# [EXERCISE BRIEF]
Report each line of the data that includes the word "picture".

# [RAW DATA]

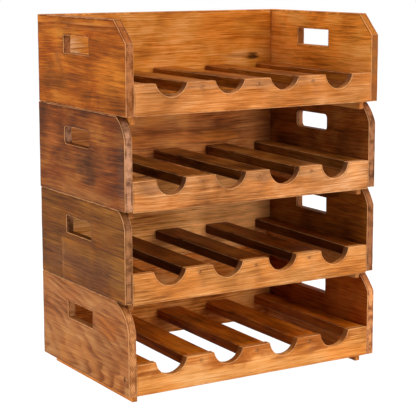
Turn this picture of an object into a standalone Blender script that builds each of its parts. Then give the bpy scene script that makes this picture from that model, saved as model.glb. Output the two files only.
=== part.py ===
"""Stacking wine rack: four nesting bottle crates of varnished hardwood.

A crate is two side panels with hand holes, a back panel, a low front rail with four half-round
notches, five slats that cradle the bottles, and two runner boards. The runners carry the end
slats, and their lower edges drop inside the crate beneath, so the crates nest and lift off one by
one. Nails through the rail hold the three middle slats.

Metres, +Z up. The front faces -Y, and +X is to the right as seen from the front. The origin is on
the floor, under the middle of the rack.
"""

import math
from typing import NamedTuple

import bmesh
import bpy
from mathutils import Matrix

# Driving dimensions of the rack.
RACK_WIDTH = 0.557
RACK_DEPTH = 0.362
CRATE_PITCH = 0.170
BOARD = 0.016
FIT = 0.0003
STAGGER = 0.0005

# Pieces that are the same in every crate.
RAIL_THICKNESS = 0.0155
SLAT_THICKNESS = 0.021
SLAT_ROUND = 0.0045
RUNNER_DROP = 0.0165
RUNNER_THICKNESS = 0.012
RUNNER_REBATE = 0.0015
RUNNER_FRONT_INSET = 0.020
RUNNER_BACK_INSET = 0.0015
HAND_HOLE_FRONT = 0.143
HAND_HOLE_LENGTH = 0.105
HAND_HOLE_HEIGHT = 0.033
NOTCH_SPACING = 0.124
NAIL_LENGTH = 0.045
NAIL_RADIUS = 0.0014
NAIL_HEAD_RADIUS = 0.0028
NAIL_HEAD_THICKNESS = 0.0012
NAIL_SINK = 0.0006
NAIL_BELOW_RAIL_TOP = 0.0105

# Fineness of the round shapes.
NOTCH_SEGMENTS = 14
CORNER_SEGMENTS = 6
ROUND_SEGMENTS = 4
NAIL_SIDES = 8
WELD_DISTANCE = 0.00001

PANEL_HEIGHT = CRATE_PITCH - FIT
FRONT = -RACK_DEPTH / 2
BACK = RACK_DEPTH / 2
INNER_HALF_WIDTH = RACK_WIDTH / 2 - BOARD - FIT
BACK_INNER_FACE = BACK - BOARD

# Rotations that stand a board, drawn flat in its own XY plane, up in the rack.
FACING_SIDE = Matrix(((0, 0, 1), (1, 0, 0), (0, 1, 0))).to_4x4()
FACING_FRONT = Matrix.Rotation(math.pi / 2, 4, "X")


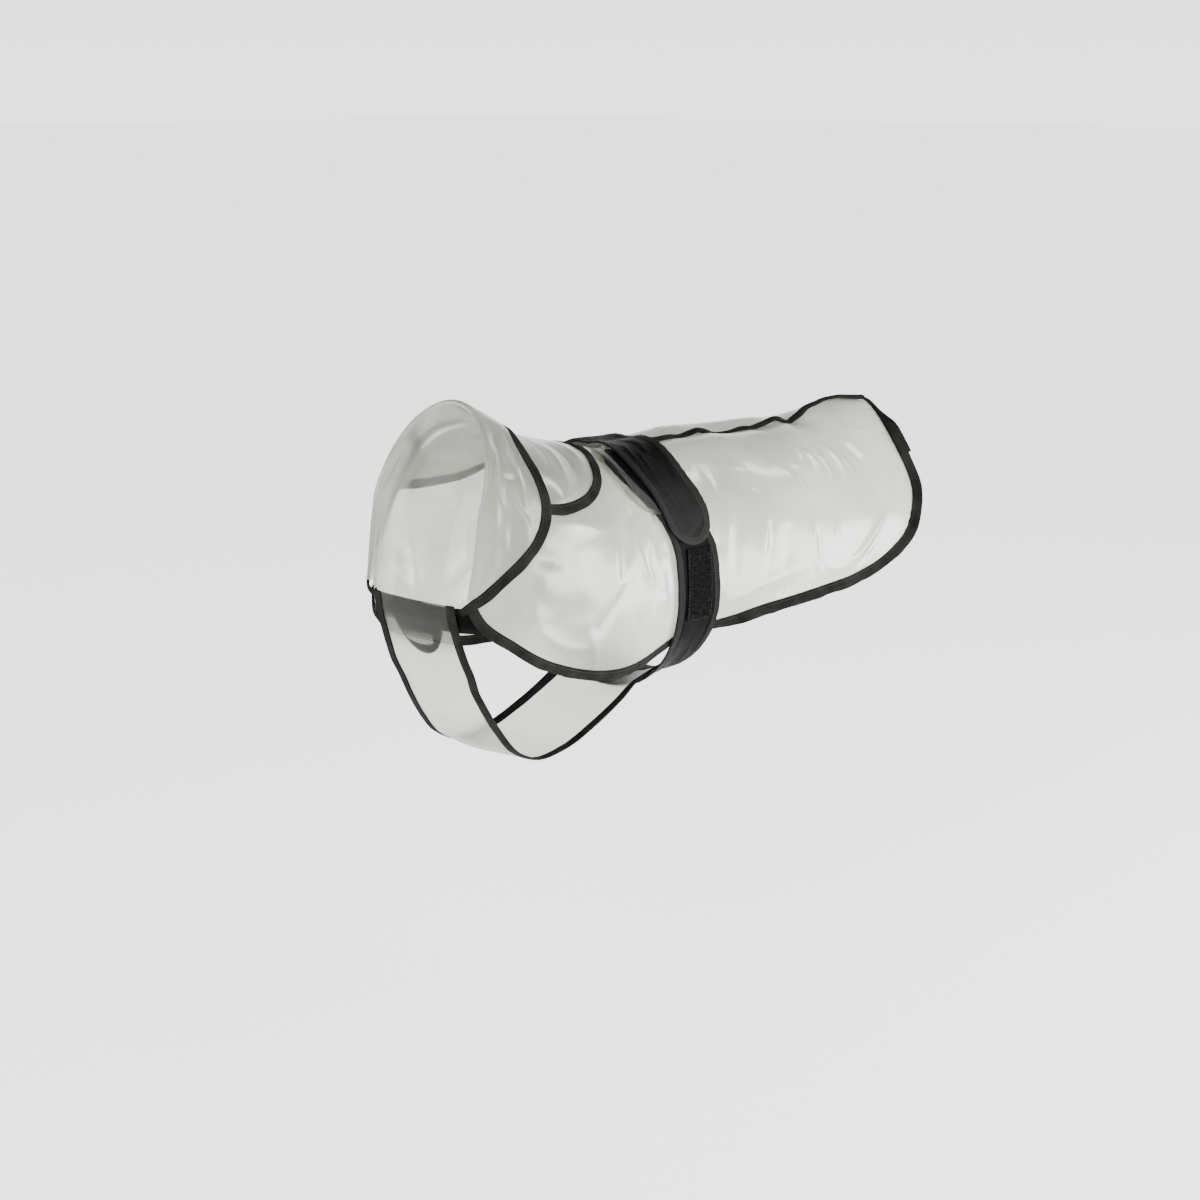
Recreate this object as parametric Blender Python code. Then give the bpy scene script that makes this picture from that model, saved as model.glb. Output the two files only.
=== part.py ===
"""Dog raincoat, worn: a see-through film coat on a general four-legged figure's hollow form.

Frame, metres: X runs from the head end (-X) to the tail end (+X), Y to the wearer's right,
Z up. The origin is on the underside of the coat's back, on the spine, at mid-back.

Every piece of the coat's body is worked out on one surface, the figure's form. A place on it
is a length q along the spine and a girth s round the body from the spine, both in mm, with s
positive on the wearer's left, and a height h above it along its normal.
"""
import bpy
import numpy as np

MM = 0.001
SEAM = 0.3                # gap between neighbouring pieces
FILM = 1.0                # film wall
TAPE_WIDTH = 8.0          # folded edge tape, across
TAPE_THICK = 2.2          # tape on both faces of the film
MID_BACK_Z = 3.5          # the figure's top at the origin
LIFT = FILM / 2.0 - MID_BACK_Z    # the film's underside is at z = 0 at the origin

# heights of the pieces that lie over the body film, low face and high face
BODY_FILM = (-FILM / 2.0, FILM / 2.0)
BODY_TAPE = (-TAPE_THICK / 2.0, TAPE_THICK / 2.0)
FLAP_FILM = (1.6, 2.4)
FLAP_TAPE = (1.2, 2.8)
BELT_UNDER = (2.0, 3.8)
BELT_OVER = (4.9, 6.7)
LOOP_PILE = (4.3, 5.3)
COLLAR_RISE = 4.6         # height of the collar's turned-down part
COLLAR_TAPE = (3.5, 5.7)

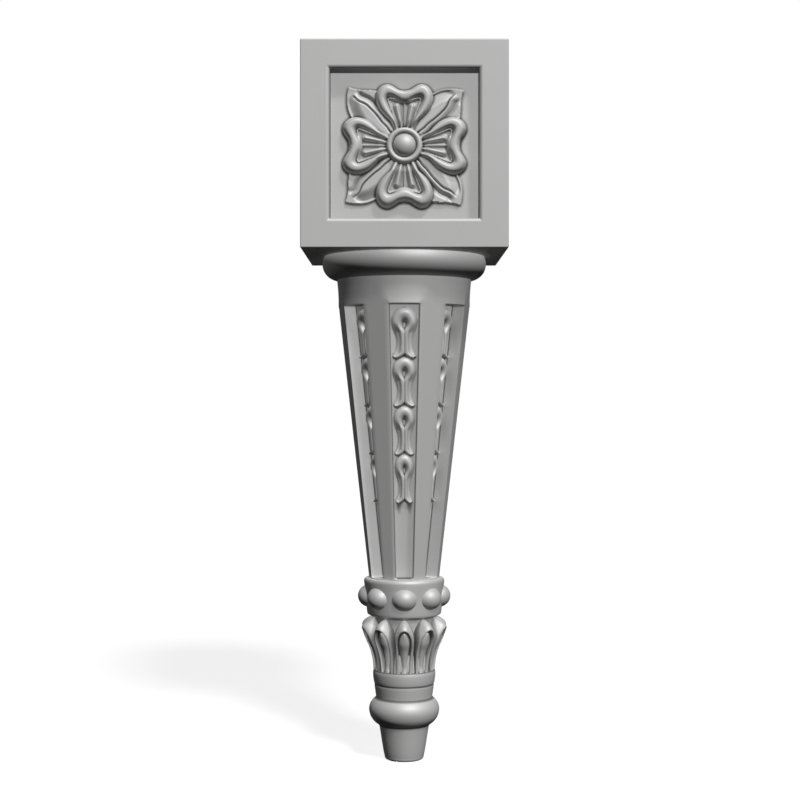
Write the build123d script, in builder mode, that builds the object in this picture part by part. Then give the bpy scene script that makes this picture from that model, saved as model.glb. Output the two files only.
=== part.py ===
from build123d import *
import cmath
import math
import os

os.makedirs("parts", exist_ok=True)

# A furniture leg, turned and carved from one piece of wood, in millimetres.
# It stands on its foot. The origin is the centre of the foot's underside, +Z runs
# up the leg, and the front is -Y, square to one face of the block.
# Round mouldings, beads and outlines are cut in short flats, a few to each curve.

# Square block at the top, with a sunk square panel and a rosette on each face
block_width = 70.0
block_height = 70.0
block_face_count = 4
recess_width = 50.2
recess_depth = 8.3
recess_bevel = 0.8

# Rosette of four petals and four corner leaves, measured from its centre and up from
# the floor of the recess. A share is of the half width or reach of the piece itself.
motif_count = 4
petal_reach = 20.1
petal_width = 19.4
petal_foot_width = 6.7
petal_dip = 2.0
petal_side_share = 0.72
petal_side_level = 0.53
petal_shoulder_share = 0.42
petal_lobe_share = 0.6
petal_height = 5.2
petal_bevel = 1.3
petal_wall = 3.6
petal_hollow_floor = 2.2
petal_hollow_share = 0.7
petal_rib_width = 1.8
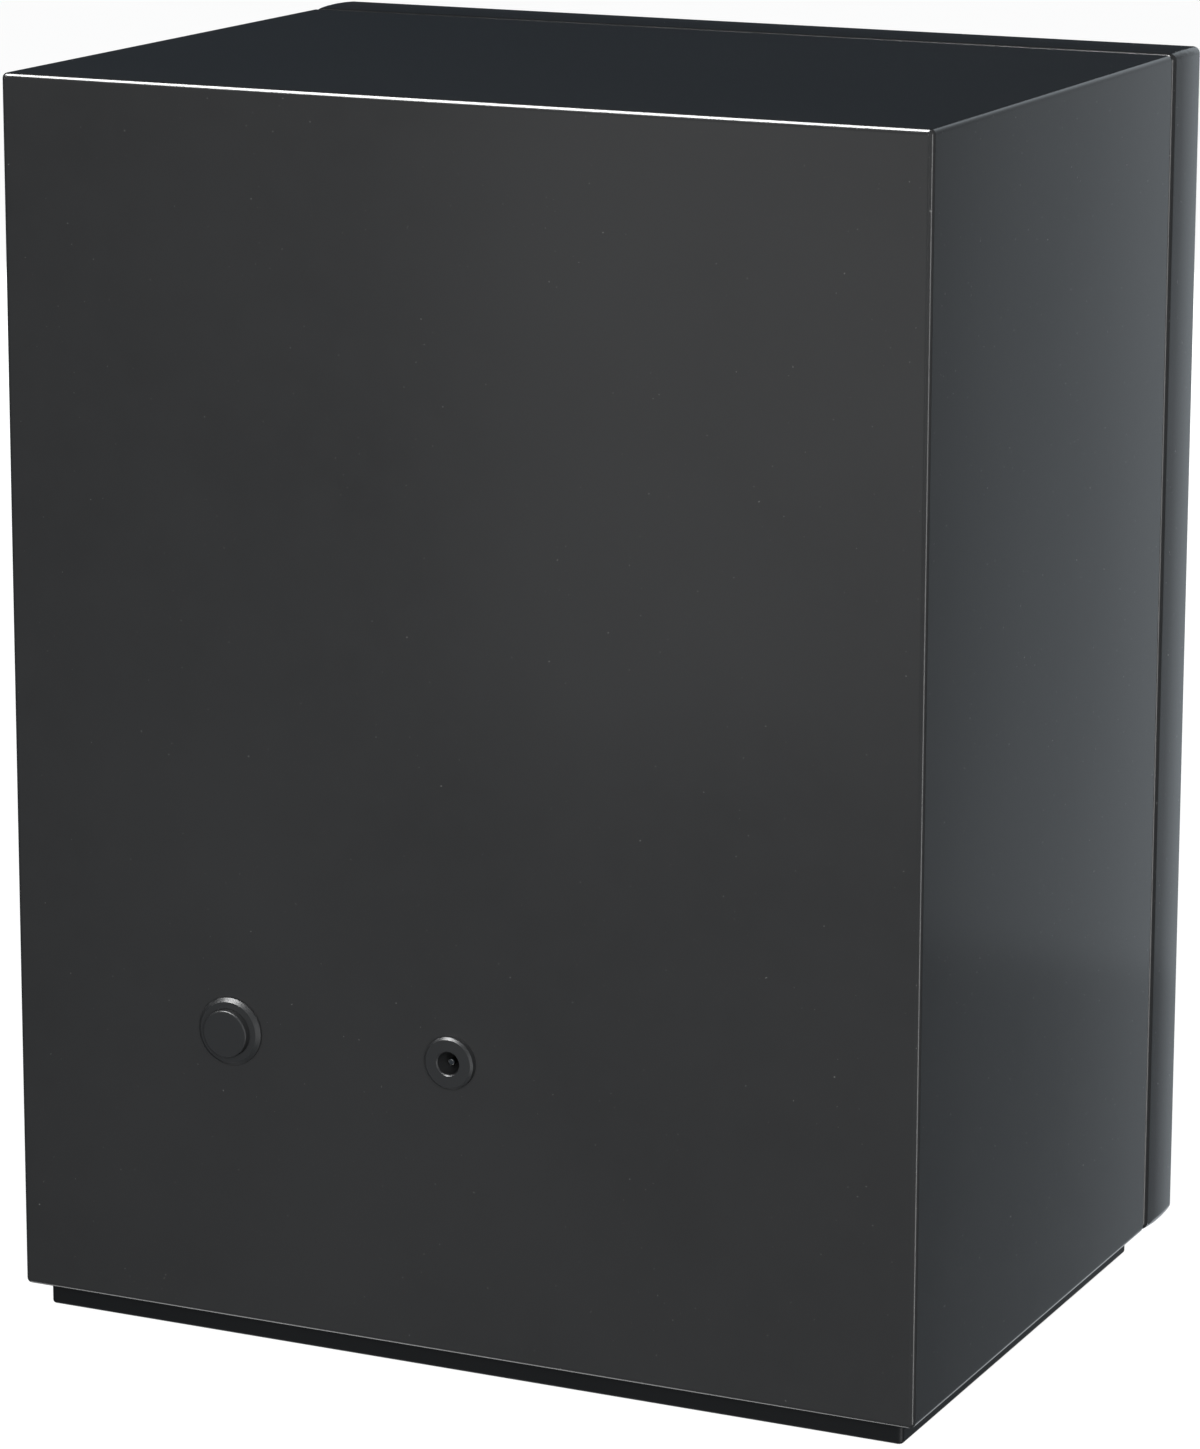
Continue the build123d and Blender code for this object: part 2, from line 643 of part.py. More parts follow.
def make_intake_grille():
    """Flanged panel of fine upright bars with cross ribs, behind the cover's lower window."""
    x1 = INTAKE_W / 2 - INSERT_LIP
    z0, z1 = INTAKE_Z0 + INSERT_LIP, INTAKE_Z1 - INSERT_LIP
    back = COVER_SKIN + BAR_BACK
    grille = insert_flange(INTAKE_W, INTAKE_Z0, INTAKE_Z1, grille_pegs())
    grille -= block(-x1, x1, COVER_SKIN - CUT, COVER_SKIN + INSERT_T + CUT, z0, z1)
    count = round(2 * x1 / BAR_PITCH)
    bars = []
    for i in range(count):
        x = (i - (count - 1) / 2) * BAR_PITCH
        bars.append(block(x - BAR_W / 2, x + BAR_W / 2, COVER_FRONT + FACE_STEP, back, z0 - BITE, z1 + BITE))
    rise = (z1 - z0) / (RIB_COUNT + 1)
    for i in range(RIB_COUNT):
        z = z0 + (i + 1) * rise
        bars.append(block(-x1 - BITE, x1 + BITE, COVER_SKIN + CUT, back, z - RIB_H / 2, z + RIB_H / 2))
    return grille + bars


def make_outlet_louvre():
    """Flanged frame with tilted vanes that throw the clean air up and forward."""
    back = COVER_SKIN + LOUVRE_D
    frame = insert_flange(OUTLET_W, OUTLET_Z0, OUTLET_Z1, louvre_pegs())
    z0, z1 = OUTLET_Z0 + SLIM, OUTLET_Z1 - SLIM
    width = OUTLET_W - 2 * SLIM
    frame += window(width, z0, z1, WINDOW_R, COVER_FRONT + FACE_STEP, back)
    inside = INSERT_LIP
    frame -= window(width - 2 * inside, z0 + inside, z1 - inside, WINDOW_R / 2, COVER_FRONT, back + CUT)
    vane = Box(width - 2 * inside + 2 * BITE, VANE_D, VANE_T)
    vane = fillet(vane.edges().filter_by(Axis.X), VANE_T * VANE_ROUND)
    rise = (OUTLET_Z1 - OUTLET_Z0) / (VANES + 1)
    middle = COVER_FRONT + FACE_STEP + VANE_D * VANE_SET
    for i in range(VANES):
        frame += Pos(0, middle, OUTLET_Z0 + rise * (i + 1)) * Rot(-VANE_TILT, 0, 0) * vane
    for x in STAY_X:
        frame += block(x - VANE_T / 2, x + VANE_T / 2, middle, back - CUT, z0 + CUT, z1 - CUT)
    return frame


def make_grille_rivets():
    """Heads formed on the cover's pegs."""
    seat = COVER_SKIN + PEG_H
    return group([rod_y(x, z, RIVET_R, seat, seat + RIVET_T) for x, z in grille_pegs() + louvre_pegs()])


def make_cover_magnets():
    return group([rod_y(x, z, MAGNET_R, COVER_REAR - MAGNET_T, COVER_REAR) for x, z in latch_points()])


def make_locating_pins():
    """Shouldered pins: the shoulders set the shadow gap, the tips centre the cover."""
    made = []
    for x in (-LATCH_X, LATCH_X):
        pin = rod_y(x, MID_Z, PIN_SHOULDER_R, COVER_REAR - PIN_SHOULDER_L, FRONT)
        pin += rod_y(x, MID_Z, PIN_TIP_R, COVER_REAR - PIN_ROOT, FRONT + PIN_TIP_L)
        made.append(chamfer(pin.edges().sort_by(Axis.Y)[-1], SKIN))
    return group(made)


# ---- filter cartridge ----
def make_filter_frame():
    """Rectangular frame whose front and rear lips hold the pleated media."""
    half = FILTER_W / 2
    frame = block(-half, half, FRAME_FRONT, FRAME_BACK, FILTER_Z0, FILTER_Z1)
    frame = fillet(frame.edges().filter_by(Axis.Y), FRAME_R)
    inner = half - FRAME_WALL
    z0 = FILTER_Z0 + FRAME_WALL
    z1 = FILTER_Z1 - FRAME_WALL
    lip = FRAME_LIP
    frame -= block(-inner, inner, FRAME_FRONT + FRAME_FACE, FRAME_BACK - FRAME_FACE, z0, z1)
    frame -= block(-inner + lip, inner - lip, FRAME_FRONT - CUT, FRAME_BACK + CUT, z0 + lip, z1 - lip)
    return frame


def make_filter_media():
    """One pleated sheet, folded as a square wave."""
    half_t = PLEAT_T / 2
    y0 = FRAME_FRONT + FRAME_FACE + half_t + MEDIA_GAP
    y1 = FRAME_BACK - FRAME_FACE - half_t - MEDIA_GAP
    count = int((FILTER_W - 2 * FRAME_WALL - 2 * PLEAT_T) / PLEAT_PITCH)
    left, right = [], []
    for i in range(count + 1):
        x = (i - count / 2) * PLEAT_PITCH
        turn = 1 if i % 2 == 0 else -1
        ends = (y0, y1) if turn == 1 else (y1, y0)
        left += [(x - turn * half_t, y + half_t) for y in ends]
        right += [(x + turn * half_t, y - half_t) for y in ends]
    outline = make_face(Polyline(*left, *reversed(right), close=True))
    z0 = FILTER_Z0 + FRAME_WALL + MEDIA_GAP
    z1 = FILTER_Z1 - FRAME_WALL - MEDIA_GAP
    return Pos(0, 0, z0) * extrude(outline, amount=z1 - z0)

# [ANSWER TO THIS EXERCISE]
Turn this picture of an object into a standalone Blender script that builds each of its parts. Then give the bpy scene script that makes this picture from that model, saved as model.glb. Output the two files only.
Recreate this object as parametric Blender Python code. Then give the bpy scene script that makes this picture from that model, saved as model.glb. Output the two files only.
Write the build123d script, in builder mode, that builds the object in this picture part by part. Then give the bpy scene script that makes this picture from that model, saved as model.glb. Output the two files only.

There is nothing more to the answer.